Bowen’s petition acknowledges that Alston concerned antitrust law, with competing businesses (colleges and conferences) conspiring through the NCAA to limit how they recruit and retain athletes, while his case is about racketeering, meaning illegal bribery, fraud and money laundering. But the petition insists “business or property” as defined under antitrust law is essentially defined the same as in the Racketeer Influenced and Corrupt Organizations Act. From that lens, Bowen maintains, the logic that shaped Alston ought to be applicable to Bowen as well.

Statistically, Bowen faces long odds that at least four justices—the minimum needed to grant certiorari—will agree to hear his case. The Supreme Court only grants cert to about 1% of 2% of petitions.

But aggregate stats are sometimes misleading. Bowen’s odds may be better given the legal chaos presently facing college sports.

Maybe there are four justices—such as Kavanaugh, Gorsuch and at least two other NCAA critics, be they Amy Coney Barrett, Clarence Thomas or Samuel Alito—who eye the chance to clarify how college athletes ought to be treated under the law.

The NCAA is currently litigating a bevy of lawsuits, including Johnson v. NCAAIn Re College Athlete NIL LitigationOhio v.

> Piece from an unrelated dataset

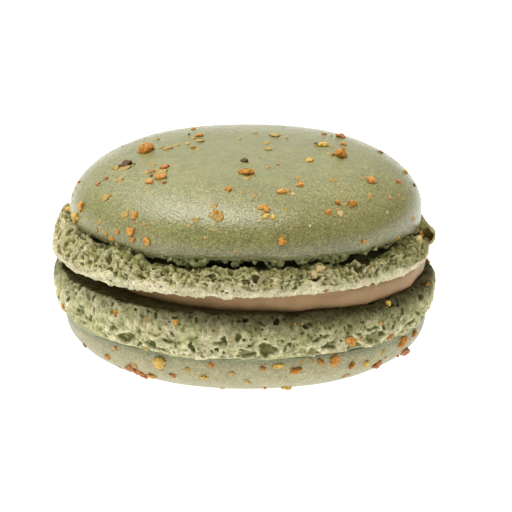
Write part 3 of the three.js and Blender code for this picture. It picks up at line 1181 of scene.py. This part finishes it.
# Heights and sizes of the waves of the upper foam, and of the limit between its torn crumb and its band.
UPPER_WAVES = [(0.14, 2.4), (0.06, 0.9)]
BAND_WAVES = 0.4  # how much of its waves the band has
LIMIT_WAVES = (0.12, 1.8)
LIMIT_FINE_WAVES = (0.07, 0.6)
# The shares over which the torn crumb begins and ends, and the band begins.
TORN_START = (-0.15, 0.0)
TORN_END = (0.58, 0.40)
BAND_START = (0.3, 0.5)
# Its upper edge: how high it is torn and how far it lies lower, the stretch of its noise, how much of the
# skirt's drop it follows, and the shares over which that begins and ends.
UPPER_EDGE = {"torn": 0.54, "lower": 0.30, "stretch": (1, 1, 0.3), "drop": 0.5}
EDGE_MOVED = ((-0.25, -0.05), (0.05, 0.35))
CALMED = 0.85  # how much smoother it is behind the bubble
# Painted shade under the skirt: its strength, the shares over which it fades, and the heights over which a
# heap stands out of the crack's painted black and of the painted shade.
UPPER_SHADE = {"most": 0.85, "shares": (0.40, 0.08), "crack": (1.2, 0.6), "heap": (1.6, 0.4)}
DUSK_REACH = 45  # degrees
# Hollows get painted shade, in full at this depth.
UPPER_HOLLOW_SHADE_DEPTH = 0.36  # as deep as a hollow is fully dark


def upper_foam(foot):
    """Foam of the upper foot: torn crumb above and a smoother band below, with a wandering limit between
    them, an upper edge that is torn lower here and there and follows half of the skirt's drop, and
    bell-shaped dents. It is smoother behind the burst bubble."""
    points, share, bearing, seen = ruffled_foot(foot)
    dents = sum(
        depth * bell(turn_from(bearing, middle) / half, (points[..., 2] - height) / tall)
        for middle, half, height, tall, depth in FOOT_DENTS
    )
    points = points - turned(dents * seen, bearing, 0 * dents)
    outward = grid_outward(points)
    wander = layered_noise(points, [LIMIT_WAVES], seed=400)
    wander = wander + layered_noise(points, [LIMIT_FINE_WAVES], seed=404)
    torn = smooth_between(*TORN_END, share + wander) * smooth_between(*TORN_START, share)
    band = (1 - torn) * smooth_between(*BAND_START, share) * seen
    heap = sum(high * around(bearing, middle, half) for middle, half, high in FOOT_HEAPS)
    ragged = UPPER_EDGE["torn"] * rough_noise(points * UPPER_EDGE["stretch"], size=1.7, layers=4, seed=405)
    ragged = ragged - UPPER_EDGE["lower"]
    drop = UPPER_EDGE["drop"] * skirt_drop(UPPER_SKIRT, bearing, points[..., 0])
    points[..., 2] += (heap + ragged - drop) * within(share, *EDGE_MOVED)
    waves = layered_noise(points, UPPER_WAVES, seed=401) * (BAND_WAVES + (1 - BAND_WAVES) * torn)
    surface = points + outward * (waves * seen)[..., None]
    raised, carved = crumbly(surface, outward, torn, band, seed=410)
    calm = 1 - CALMED * around(bearing, *BEHIND_BUBBLE)
    raised, carved = raised * calm, carved * calm
    relief = waves + raised - carved
    points = crumpled(points + outward * (relief * seen)[..., None], strength=0.05, size=0.45, seed=480)
    most = UPPER_SHADE["most"]
    crack = most * (smooth_between(*CRACK_SHARES, share) * smooth_between(*UPPER_SHADE["crack"], heap))
    shaded = most * smooth_between(*UPPER_SHADE["shares"], share + 0.5 * wander)
    shaded = shaded * smooth_between(*UPPER_SHADE["heap"], heap)
    dusk = most * smooth_between(DUSK_REACH, 0, np.abs(turn_from(bearing, DUSKY_SIDE))) * (1 - band)
    hollow = carved / UPPER_HOLLOW_SHADE_DEPTH
    fields = foam_fields(relief, hollow, share, band=band, shaded=np.maximum(shaded, dusk), crack=crack)
    return points, fields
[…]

NCAATennessee & Virginia v. NCAACarter v. NCAA, and Hubbard v. NCAA. Meanwhile, two NCAA members—Dartmouth College and the University of Southern California—are attempting to fend off player employment recognition bids at the National Labor Relations Board. The Supreme Court’s guidance on college athletes’ rights could prove more invaluable now more than ever before.

It would be ironic if an athlete who never played in a college game brings a case that fundamentally changes college sports. But these days when it comes to the NCAA and the law, anything is possible.